Focus

Highest Resolution Images of a Crystal

Phys. Rev. Focus 2, 24
Figure caption
Peter Nellist/University of Cambridge
Pushing the limits. In this electron micrograph of a silicon crystal some pairs of atomic columns only 0.78 Å apart can just be resolved.

Focusing electron beams like light rays, typical transmission electron microscopes (TEMs) can image individual atoms as close as 1.6 Å apart. But even that resolution does not reach the inherent quantum mechanical limits–the current limitation comes from imperfections in the electron focusing and other technical effects. According to the 9 November PRL, TEM resolution can be doubled by correctly taking advantage of “incoherent TEM,” a method traditionally used for low resolution work. The authors recorded the highest resolution microscope images ever made of crystal structures, showing they can resolve atoms in a CdTe crystal less than 1 Å apart and that even higher resolution images are possible.

Although physicists often use x rays to resolve crystal structures, x-ray methods cannot reveal the structure of atomic-scale defects or individual nanocrystals in a collection of randomly oriented nanocrystals. Instead, x-ray diffraction data reflect average properties over a relatively large region of a sample. Researchers would like to improve TEM resolution to allow higher precision measurements and resolve the most closely-spaced atoms in crystal structures.

A TEM works very much like a conventional light microscope: The beam of electrons is sent through the sample and focused (using magnetic fields as the “lens”) onto a detector to produce the image. But there are two major types of blurring, or “aberrations,” that prevent TEM from reaching higher resolutions. Spherical aberration is caused by the more widely scattered electrons coming to a focal point closer to the lens than those that are scattered at more shallow angles. Ideally, all electrons should focus at the same place. “It’s like trying to do light microscopy through the bottom of a wine bottle,” says Peter Nellist, of the University of Birmingham in England. Chromatic aberration, the other major distortion, is caused by the faster (shorter wavelength) electrons focusing at a different position from the slower ones, a problem that only a perfect electron beam could solve completely.

High-resolution images are normally created with coherent TEM, in which the source is equivalent to a laser beam, but Nellist and Stephen Pennycook of Oak Ridge National Laboratory wanted to push the limits of incoherent TEM, a technique equivalent to illuminating the sample with a lightbulb. Researchers can compensate for spherical aberration to some extent by “underfocusing”–deliberately sacrificing the some of the larger-scale information to get the fine details–but in coherent TEM the improvement is only slight because of chromatic aberration. When Nellist tried the compensation scheme with the incoherent instrument, “I was amazed at the resolution I’d managed to achieve,” he recalls. As he later calculated and now describes in PRL, not only is compensation for spherical aberration easier with incoherent TEM compared with coherent TEM, but the remaining chromatic aberration is also much less severe. It turns out that the incoherent electron waves, which are in random phases, cancel out some of the worst effects that are normally seen with coherent TEM. Nellist and Pennycook demonstrate the best resolution ever seen with TEM, resolving cadmium and tellurium atoms only 0.93 Å apart in a CdTe crystal and a sharpened image of silicon corresponding to 0.78 Å resolution.

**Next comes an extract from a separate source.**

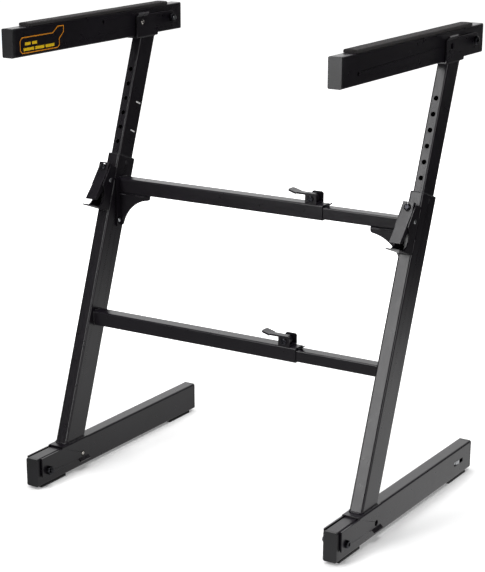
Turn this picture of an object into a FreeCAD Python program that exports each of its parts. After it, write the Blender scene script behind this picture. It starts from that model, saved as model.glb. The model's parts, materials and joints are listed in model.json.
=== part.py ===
import FreeCAD, Part
import math
import os
import re

import Sketcher

from FreeCAD import Placement, Rotation, Vector

# A folding stand for a stage keyboard. Two Z-shaped side frames stand on long feet and carry
# padded arms, and two telescoping crossbars hold them apart. Feet and arms fold about a bolt near
# one end and snap shut on a sprung button. The posts slide in the legs and lock on a row of holes.
#
# X runs from the left frame to the right one, -Y is the player's side and Z is up. The origin is
# the middle of the box around the stand, on the floor. All sizes are in millimetres.

SIZES = {
    "side_spacing": (580, "between the centre planes of the two side frames"),
    "leg_lean": (70, "degrees between a leg and the floor"),
    "seat_gap": (0.3, "between a folding tube and the web that it comes to rest on"),
    "pin_fit": (0.1, "radial clearance of a pin or bolt in its hole"),
    "slide_clearance": (0.3, "between a sliding tube and what guides it"),
    "foot_length": (484, "foot with both end caps"),
    "foot_height": (50, "foot tube, top to bottom"),
    "foot_width": (24, "foot tube, side to side"),
    "foot_wall": (1.5, "wall of the foot tube"),
    "foot_corner": (3.5, "outer corner radius of the foot tube"),
    "foot_pivot_inset": (24.5, "from the foot's near end to its bolt"),
    "foot_snap_reach": (97.5, "from the foot's bolt to its snap button"),
    "rubber_thickness": (4, "rubber pads under the feet"),
    "rubber_inset": (1, "rubber pad's side to the tube's side"),
    "near_rubber_start": (11, "from the foot's near end to the near rubber pad"),
    "far_rubber_inset": (84, "from the foot's far end to the near edge of the far rubber pad"),
    "rubber_length": (67, "rubber pad along the foot"),
    "cap_flange": (5, "visible end of an end cap"),
    "cap_plug": (13, "part of an end cap inside its tube"),
    "cap_clearance": (0.2, "between an end cap's plug and the tube"),
    "cap_wall": (2, "wall of an end cap's plug"),
    "bracket_wall": (3, "steel of the channels that hold foot and arm"),
    "washer_thickness": (1.2, "washer between a channel's side and the tube"),
    "washer_radius": (12, "washer at a folding bolt"),
    "foot_channel_start": (8, "from the foot's near end to its channel"),
    "foot_channel_end": (138, "from the foot's near end to its channel's far edge"),
    "foot_web_start": (66, "from the foot's near end to the channel's top web"),
    "foot_channel_drop": (33.3, "from the foot's top to the channel's lower edge"),
    "bolt_radius": (4, "folding bolts"),
    "bolt_head_radius": (6.5, "bolt head on a folding bolt"),
    "bolt_head_height": (4.5, "bolt head on a folding bolt"),
    "bolt_tail": (2.5, "bolt end that stands out of its nut"),
    "nut_radius": (7.5, "nut on a folding bolt, over its corners"),
    "nut_height": (6.5, "nut on a folding bolt"),
    "snap_radius": (4, "snap button"),
    "snap_clearance": (0.3, "radial clearance of a snap button in the tube"),
    "snap_window_radius": (5, "hole in a channel for the snap button"),
    "snap_proud": (1, "snap button beyond the channel's outer face"),
    "leaf_thickness": (1, "leaf spring behind a snap button"),
    "leaf_width": (12, "leaf spring, across the tube"),
    "leaf_lead": (12, "leaf spring in front of its button"),
    "leaf_tail": (48, "leaf spring behind its button"),
    "tab_length": (27, "flared lead-in tab of a foot's channel"),
    "arm_tab_length": (31, "flared lead-in tab of an arm's channel"),
    "tab_reach": (5, "flared tab, out of the channel's side"),
    "tab_thickness": (2, "flared tab, square to the channel's side"),
    "leg_foot_offset": (106, "from the foot's near end to the leg's centre line at the foot's top"),
    "leg_length": (499, "leg tube along its centre line, from the foot's channel to its top"),
    "leg_depth": (50, "leg tube, front to back, square to its axis"),
    "leg_width": (24, "leg tube, side to side"),
    "leg_wall": (1.5, "wall of the leg tube"),
    "leg_corner": (3.5, "outer corner radius of the leg tube"),
    "post_depth": (40, "post tube, front to back"),
    "post_width": (19, "post tube, side to side"),
    "post_wall": (1.5, "wall of the post tube"),
    "post_corner": (3, "outer corner radius of the post tube"),
    "post_insert": (240, "length of post inside the leg"),
    "hole_pitch": (25, "between the post's locking holes"),
    "holes_above_pin": (7, "locking holes above the lock pin"),
    "holes_below_pin": (6, "locking holes below the lock pin"),
    "bushing_length": (60, "plastic guide in the leg's mouth"),
    "bushing_rim": (1.5, "guide's rim above the leg"),
    "bushing_boss_radius": (3, "guide's boss in the leg's side hole"),
    "bushing_boss_drop": (8.7, "from the leg's top to that boss"),
    "lock_pin_drop": (27, "from the leg's top to the lock pin"),
    "lock_pin_radius": (3.5, "lock pin"),
    "lock_pin_reach": (3.5, "lock pin's tip beyond the post's front face"),
    "lock_hole_clearance": (0.2, "radial clearance of the lock pin in the post"),
    "lock_neck_radius": (2.5, "lock pin's neck through the lever"),
    "lock_head_radius": (5.5, "lock pin's domed head"),
    "lock_head_height": (3.4, "lock pin's domed head"),
    "housing_wall": (2, "housing of the height lever"),
    "housing_top_drop": (22, "from the leg's top to the housing's top"),
    "housing_bottom_drop": (97.5, "from the leg's top to the housing's bottom"),
    "housing_top_reach": (17.5, "housing's top corner, out of the leg's front"),
    "housing_bend_reach": (31, "housing's bend, out of the leg's front"),
    "housing_bend_drop": (61, "from the leg's top to the housing's bend"),
    "housing_bottom_reach": (41, "housing's bottom corner, out of the leg's front"),
    "housing_lip_reach": (47, "housing's bottom lip, out of the leg's front"),
    "notch_radius": (21, "finger notch in the housing's sides"),
    "notch_drop": (77, "from the leg's top to the notch's centre"),
    "notch_reach": (41, "notch's centre, out of the leg's front"),
    "lever_width": (19, "height lever, side to side"),
    "lever_wall": (2, "height lever's steel"),
    "lever_top_drop": (18.5, "from the leg's top to the lever's top"),
    "lever_bend_drop": (35, "from the leg's top to the lever's bend"),
    "lever_bottom_drop": (86.5, "from the leg's top to the lever's bottom"),
    "lever_top_reach": (22.5, "lever's upper face, out of the leg's front"),
    "lever_bottom_reach": (44, "lever's lower end, out of the leg's front"),
    "lever_pivot_drop": (47, "from the leg's top to the lever's pivot"),
    "lever_pivot_reach": (12.2, "lever's pivot, out of the leg's front"),
    "lever_pin_radius": (2.5, "lever's pivot pin"),
    "lever_boss": (5.7, "lever's side around its pivot"),
    "rivet_head_radius": (3.5, "heads of the lever's pivot pin"),
    "rivet_head_height": (1.8, "heads of the lever's pivot pin"),
    "slot_rise": (6.4, "slot above the lock pin's centre in the lever"),
    "arm_length": (466, "arm with both end caps"),
    "arm_overhang": (17, "arm's near end in front of the foot's near end"),
    "arm_bottom": (728, "underside of the arm above the floor"),
    "arm_height": (45, "arm tube, top to bottom"),
    "arm_width": (22, "arm tube, side to side"),
    "arm_wall": (1.5, "wall of the arm tube"),
    "arm_corner": (2.5, "outer corner radius of the arm tube"),
    "arm_pivot_inset": (36.4, "from the arm's far end to its bolt"),
    "arm_snap_reach": (85.6, "from the arm's bolt to its snap button"),
    "arm_channel_length": (112.4, "arm's channel along the arm"),
    "arm_web_length": (62.4, "web under the arm, along the arm"),
    "arm_channel_tail": (9.4, "arm's channel behind its bolt"),
    "arm_channel_rise": (34.5, "from the arm's underside to the channel's upper edge"),
    "channel_corner": (9, "rounded far corner of an arm's channel"),
    "arm_channel_lift": (3.5, "channel's lower edge behind its web, above the arm's underside"),
    "foam_start": (43, "from the arm's near end to the foam pad"),
    "foam_length": (382, "foam pad, along the arm"),
    "foam_thickness": (5.5, "foam pad"),
    "foam_edge": (1.5, "rounded edge of the foam pad"),
    "sleeve_size": (25, "outer crossbar tube, square"),
    "sleeve_wall": (1.5, "wall of the outer crossbar tube"),
    "sleeve_corner": (2.5, "outer corner radius of that tube"),
    "sleeve_length": (404, "outer crossbar tube"),
    "slider_height": (19.6, "inner crossbar tube, top to bottom"),
    "slider_wall": (1.5, "wall of the inner crossbar tube"),
    "slider_corner": (2, "outer corner radius of that tube"),
    "slider_length": (400, "inner crossbar tube"),
    "upper_bar_height": (482, "centre of the upper crossbar above the floor"),
    "lower_bar_height": (263, "centre of the lower crossbar above the floor"),
    "gusset_reach": (65, "gusset along the crossbar"),
    "gusset_depth": (57, "gusset below the crossbar"),
    "gusset_wall": (3, "gusset plate"),
    "gusset_radius": (62.2, "gusset's hollow curve"),
    "gusset_curve_reach": (68.6, "from the leg to the centre of that curve"),
    "gusset_curve_drop": (69.9, "from the crossbar to the centre of that curve"),
    "gusset_ear": (14, "top of the gusset's flange above the crossbar's axis"),
    "gusset_corner": (8, "gusset's straight edges at its tips"),
    "gusset_tip": (5, "gusset's rounded tips"),
    "gusset_flange": (18, "gusset's flange on the leg"),
    "gusset_setback": (10, "gusset in front of the crossbar's centre"),
    "clamp_inset": (22, "from the outer tube's end to the clamp's bolt"),
    "clamp_length": (21, "clamp bracket along the crossbar"),
    "clamp_height": (17.5, "clamp bracket above the crossbar"),
    "clamp_wall": (2, "clamp bracket's steel"),
    "clamp_bolt_height": (8.3, "clamp's bolt above the crossbar"),
    "clamp_bolt_radius": (3, "clamp's bolt"),
    "clamp_head_radius": (5.5, "head of the clamp's bolt"),
    "clamp_head_height": (3, "head of the clamp's bolt"),
    "clamp_nut_radius": (5.8, "nut on the clamp's bolt, over its corners"),
    "clamp_nut_height": (4, "nut on the clamp's bolt"),
    "cam_radius": (6, "cam of the clamp lever"),
    "cam_hub_radius": (5.5, "hub of the clamp lever around its bolt"),
    "cam_offset": (1, "cam's centre below the bolt when the clamp is shut"),
    "cam_gap": (0.3, "between the shut cam and the shoe"),
    "handle_thickness": (3, "clamp lever's handle"),
    "handle_rise": (7, "handle's upper face above the bolt"),
    "handle_width": (12, "clamp lever's handle"),
    "handle_length": (30, "clamp lever's handle from the bolt"),
    "paddle_length": (16, "clamp lever's paddle"),
    "paddle_width": (19, "clamp lever's paddle"),
    "paddle_rise": (15, "degrees between the paddle and the handle"),
    "shoe_thickness": (1.5, "pressure shoe of a clamp"),
    "shoe_width": (12, "pressure shoe of a clamp"),
    "shoe_tail": (14, "pressure shoe behind the bolt"),
    "shoe_tab_reach": (10, "shoe's upturned tab beyond the outer tube's end"),
    "shoe_tab_rise": (5, "shoe's tab above the rest of the shoe"),
    "shoe_boss": (8, "shoe's boss under the cam"),
    "window_clearance": (2, "around the shoe's boss in the tube and the bracket"),
    "wheel_inset": (49.5, "from the foot's far end to the levelling wheel"),
    "wheel_radius": (12.5, "levelling wheel"),
    "wheel_thickness": (6.4, "levelling wheel"),
    "wheel_height": (29.2, "levelling wheel's middle above the floor"),
    "wheel_window": (7, "height of the windows for the wheel"),
    "wheel_window_length": (34, "length of the windows for the wheel"),
    "wheel_notches": (20, "finger notches around the wheel"),
    "wheel_notch_radius": (1, "those notches"),
    "stud_radius": (4, "levelling stud"),
    "stud_length": (40, "levelling stud above its rubber pad"),
    "plain_hole_radius": (3, "plain assembly holes"),
    "left_hole_inset": (230, "from the arm's far end to the plain hole in the left arm"),
    "left_hole_drop": (12, "from the arm's top to that hole"),
    "right_hole_inset": (49, "from the arm's near end to the plain hole in the right arm"),
    "right_hole_rise": (16, "from the arm's underside to that hole"),
}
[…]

“It’s very important,” says Ondrej Krivanek, of the University of Washington in Seattle. He says 99% of high-resolution electron microscopy is done with the coherent technique, but that method has essentially reached its resolution limits. This paper should generate greater interest in incoherent TEM, according to Krivanek, particularly as correction lenses, which he is developing, eventually eliminate spherical aberration entirely.